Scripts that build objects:
::::
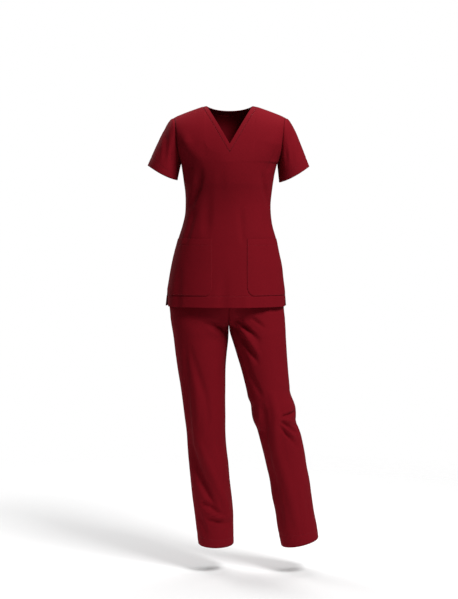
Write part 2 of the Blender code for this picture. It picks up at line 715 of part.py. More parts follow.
def make_trousers():
    cloth = Cloth()
    for side in ("right", "left"):
        for facing in ("front", "back"):
            outward = (side == "left") == (facing == "front")
            cloth.grid("leg_" + side + "_" + facing, leg_panel(side, facing), flip=not outward)
    cloth.grid("waistband", [waist_row(WAIST_TOP_HEIGHT), waist_row(WAIST_SEAM_HEIGHT)])
    for name in list(cloth.panels):
        colour = BURGUNDY_BAND if name == "waistband" else BURGUNDY
        build_object(name, *cloth.wall(name), colour)


for old in list(bpy.data.objects):
    bpy.data.objects.remove(old)
make_top()
make_trousers()
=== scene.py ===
"""Medical scrubs: looks for the V-neck top and straight trousers, laid out as an add-on.

Each cut panel is rebuilt as a thin woven shell on the form of its solid, with its creases
placed one by one.  Tables give heights above the floor; the row frame has its origin at the base
of the wearer's neck.  +X is the wearer's left, -Y the front, +Z up, in metres.
"""

import math

import bpy
import numpy as np
from bpy.props import FloatProperty, IntProperty, PointerProperty
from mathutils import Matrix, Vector, noise


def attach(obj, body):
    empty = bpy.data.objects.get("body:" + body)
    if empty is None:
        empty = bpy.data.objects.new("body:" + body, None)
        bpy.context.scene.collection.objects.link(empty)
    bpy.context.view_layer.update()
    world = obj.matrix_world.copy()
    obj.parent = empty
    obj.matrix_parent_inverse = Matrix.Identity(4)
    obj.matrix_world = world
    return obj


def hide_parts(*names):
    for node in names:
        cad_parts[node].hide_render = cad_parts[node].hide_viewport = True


bl_info = {
    "name": "Medical scrubs",
    "version": (1, 0, 0),
    "blender": (4, 5, 0),
    "location": "3D View > Sidebar > Scrubs",
    "description": "Builds the cloth panels, stitching and studio of a set of medical scrubs",
    "category": "Object",
}

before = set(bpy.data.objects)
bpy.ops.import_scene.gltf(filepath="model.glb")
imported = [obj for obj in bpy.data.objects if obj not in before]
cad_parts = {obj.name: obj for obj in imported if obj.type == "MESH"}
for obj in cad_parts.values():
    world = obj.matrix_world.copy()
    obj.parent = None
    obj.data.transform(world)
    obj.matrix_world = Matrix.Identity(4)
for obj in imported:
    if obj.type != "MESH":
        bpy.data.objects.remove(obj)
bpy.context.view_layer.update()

# The hold point, at the row origin, is this high above the floor
HOLD_HEIGHT = 1.455
CENTRE_X = 0.0015

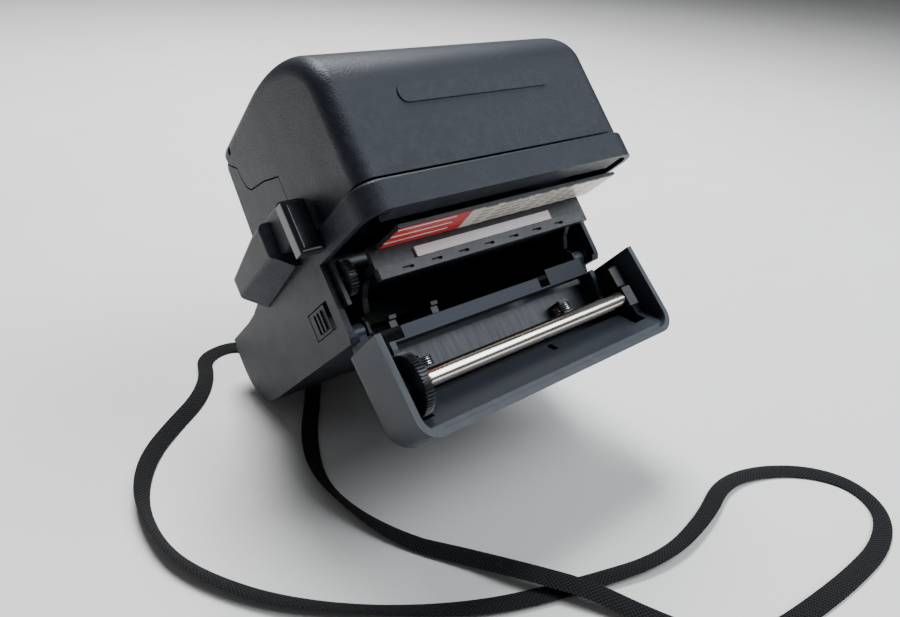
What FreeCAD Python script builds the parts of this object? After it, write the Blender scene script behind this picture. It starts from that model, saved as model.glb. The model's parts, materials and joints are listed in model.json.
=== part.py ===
import FreeCAD, Part
import math
import os

# Instant camera for integral film: flash cover shut, film door open, leaning back on its rear edge.
#
# Each piece is drawn in the camera's own upright frame, in millimetres: x across from the
# middle, y back from the front face, z up from the base. place() then leans the whole camera
# back and puts the origin at the middle of its base face. The film door is drawn shut and
# swung to its open stop.

# Driving dimensions
UPPER_W = 118.0  # flash cover and upper housing
LOWER_W = 123.0  # front frame and lower housing
DOOR_W = 124.0
TOP_Z = 96.0
BACK_Y = 143.0
WALL = 2.2
LEAN = 45.0
BASE_Y = 96.0  # middle of the base face

COVER_BOTTOM = 39.0
COVER_BACK = 46.0
COVER_ARC_Z = 71.0  # the cover's face is upright below this
FLASH_PIVOT = (75.5, 90.5)
BARREL_R = TOP_Z - FLASH_PIVOT[1]

FRAME_TOP, FRAME_BOTTOM = 38.0, 28.0
SPLIT_Z = 30.3  # where the upper and lower housings meet
STEP_Z = 38.0
DOOR_BACK = 38.0
DOOR_TOP = 27.4
DOOR_PIVOT = (46.0, 4.0)
DOOR_OPEN = 85.0
REAR_ROUND = 20.0

ROLLER_R = 3.1
ROLLER_Y, UPPER_ROLLER_Z = 20.4, 20.8
LOWER_ROLLER_Z = UPPER_ROLLER_Z - 2 * ROLLER_R - 0.15
ROLLER_RIGHT = 48.0
JOURNAL_R, PIN_R, RUNNING = 1.5, 1.5, 0.05

GEAR_MODULE = 0.4
ROLLER_TEETH, OUTPUT_TEETH, IDLER_TEETH, PINION_TEETH = 52, 30, 38, 15
MESH_GAP = 0.15
TRAIN_X = (-56.0, -53.4)
SPRINGS_X, SPRING_Z, SPRING_R = (-39.0, 30.0), 9.4, 3.2
SPRING_Y0, SPRING_Y1 = 25.6, 29.0
OUTPUT_AT = (37.8, 21.4)

CLOSE_UP_X = 35.5  # where the close-up lens is parked, beside the taking lens

CHAMBER_HALF = 48.5  # film chamber, inside its cheeks
CHAMBER_CEIL = 17.0
CHAMBER_BACK = 137.5
LABEL_Z = 24.6

COUNTER_AT = (34.0, 130.0)
SCREWS_AT = [(x, y) for x in (-55.0, 55.0) for y in (78.0, 116.0)]
SCREW_R, HEAD_R, SCREW_SINK = 1.25, 2.4, 1.3

STRAP_R = 1.6
STRAP_GAP = 3.6  # the rear edge stands this far off the floor, on the strap under it

UW, LW, DW = UPPER_W / 2, LOWER_W / 2, DOOR_W / 2
V = FreeCAD.Vector


# ---------- making and placing ----------
def box(x0, x1, y0, y1, z0, z1):
    return Part.makeBox(x1 - x0, y1 - y0, z1 - z0, V(x0, y0, z0))


def prism(points, x0, x1):
    """A side profile of (y, z) points, extruded from x0 to x1."""
    wire = Part.makePolygon([V(x0, y, z) for y, z in points + points[:1]])
    return Part.Face(wire).extrude(V(x1 - x0, 0, 0))


def rod_x(x0, x1, y, z, r):
    return Part.makeCylinder(r, x1 - x0, V(x0, y, z), V(1, 0, 0))


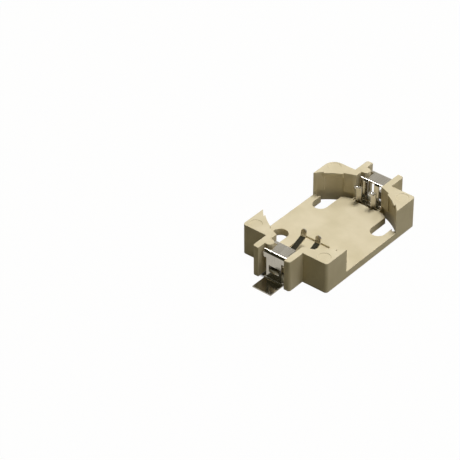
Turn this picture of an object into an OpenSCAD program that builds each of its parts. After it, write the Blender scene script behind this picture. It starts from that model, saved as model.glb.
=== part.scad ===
// Surface-mount coin cell holder: an open moulded frame that takes a 20 mm cell from above,
// with a spring contact folded from strip fixed in the channel at each end.
// Z is up from the board, X runs along the holder, the positive contact is at the +X end.

/* [Moulded body] */
// Length of the rectangular frame
body_length = 22; // [21.8:0.1:22.4]
// Width of the frame across the holder
body_width = 16; // [15.8:0.1:16.4]
// Height of the moulding, underside to the tops of the walls
body_height = 5.4; // [5.2:0.1:5.8]
// Gap between the board and the underside of the moulding
standoff = 0.3; // [0.2:0.05:0.4]
// Thickness of the floor slab
floor_thickness = 1.25; // [1.15:0.05:1.35]
// Diameter of the round pocket
pocket_diameter = 20.2; // [20.1:0.1:20.4]
// Overall length across the two pairs of end arms
arm_span = 28.3; // [27.9:0.1:28.5]
// Outer width across a pair of end arms
arm_width = 7; // [6.8:0.1:7.4]
// Clear width of the channel that runs through the arms
channel_width = 4.84; // [4.7:0.02:4.9]
// Width of the four floor slots and of the lips above them
slot_width = 2.52; // [2.3:0.02:2.6]
// Depth of the seats for the contacts in the floor
seat_depth = 0.3; // [0.2:0.05:0.4]

/* [Contacts] */
// Thickness of the spring strip
strip = 0.2; // [0.15:0.05:0.25]
// Overall length across the tips of the two solder feet
feet_span = 32.7; // [32:0.1:33.5]
// Width of a solder foot
foot_width = 3.5; // [3:0.1:3.8]
// Width of the upright end plate of a contact
plate_width = 2.8; // [2.5:0.1:3]
// Width of the top plate of a contact
top_width = 4.3; // [4.2:0.02:4.4]
// Height of the top plate above the board
top_height = 5.15; // [5:0.05:5.3]
// Width of one spring finger
finger_width = 0.95; // [0.8:0.05:1]
// Height of the positive fingers above the board
positive_height = 4.65; // [4.3:0.05:4.9]
// Slope of the two low negative fingers, in degrees
negative_slope = 23.7; // [21:0.1:25]

/* [Hidden] */
$fn = 48;
floor_top = standoff + floor_thickness;
body_top = standoff + body_height;
seat_z = floor_top - seat_depth;
pocket_r = pocket_diameter / 2;
lip_r = pocket_r - 0.28;
relief_r = pocket_r + 0.2;
slot_y = 5.56;
slot_tip_x = 3.7;
floor_end_x = 11;
plate_x = 13.47;
lug_x = 11.9;
lug_r = 0.7;
lug_front_y = 1.35;
mid = strip / 2;
bend_r = 0.3;
shoulder_z = standoff + 3.7;
leg_x = 10.5;
finger_x = 9.3;
finger_y = 1.38;
hook_tip_x = 8.3;
base_mid_x = (leg_x + finger_x) / 2;
base_top_z = seat_z + 0.35;
top_edge_x = 10.55;
seat_x = 10.9;
root_x = 7.9;
web_x = 10;
finger_run = 3.24;
head_bend = 55;
head_length = 1.32;

// --- 2D helpers ---------------------------------------------------------------------------

module rounded_rect(length, width, r) {
    square([length - 2 * r, width], center = true);
    square([length, width - 2 * r], center = true);
    for (x = [-1, 1], y = [-1, 1])
        translate([x * (length / 2 - r), y * (width / 2 - r)])
            circle(r);
}

// Sector of a ring from angle a0 to a1, less than half a turn.
module ring_sector(r_in, r_out, a0, a1) {
    reach = 3 * r_out;
    middle = (a0 + a1) / 2;
    intersection() {
        difference() {
            circle(r_out);
            circle(r_in);
        }
        polygon([
            [0, 0],
            reach * [cos(a0), sin(a0)],
            reach * [cos(middle), sin(middle)],
            reach * [cos(a1), sin(a1)]
        ]);
    }
}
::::
What the task asks.
Return exactly, and only, the lines from the one containing "What FreeCAD Python" down to the one containing "# swung to its open stop.", with both of those lines included.

Completed task.
What FreeCAD Python script builds the parts of this object? After it, write the Blender scene script behind this picture. It starts from that model, saved as model.glb. The model's parts, materials and joints are listed in model.json.
=== part.py ===
import FreeCAD, Part
import math
import os

# Instant camera for integral film: flash cover shut, film door open, leaning back on its rear edge.
#
# Each piece is drawn in the camera's own upright frame, in millimetres: x across from the
# middle, y back from the front face, z up from the base. place() then leans the whole camera
# back and puts the origin at the middle of its base face. The film door is drawn shut and
# swung to its open stop.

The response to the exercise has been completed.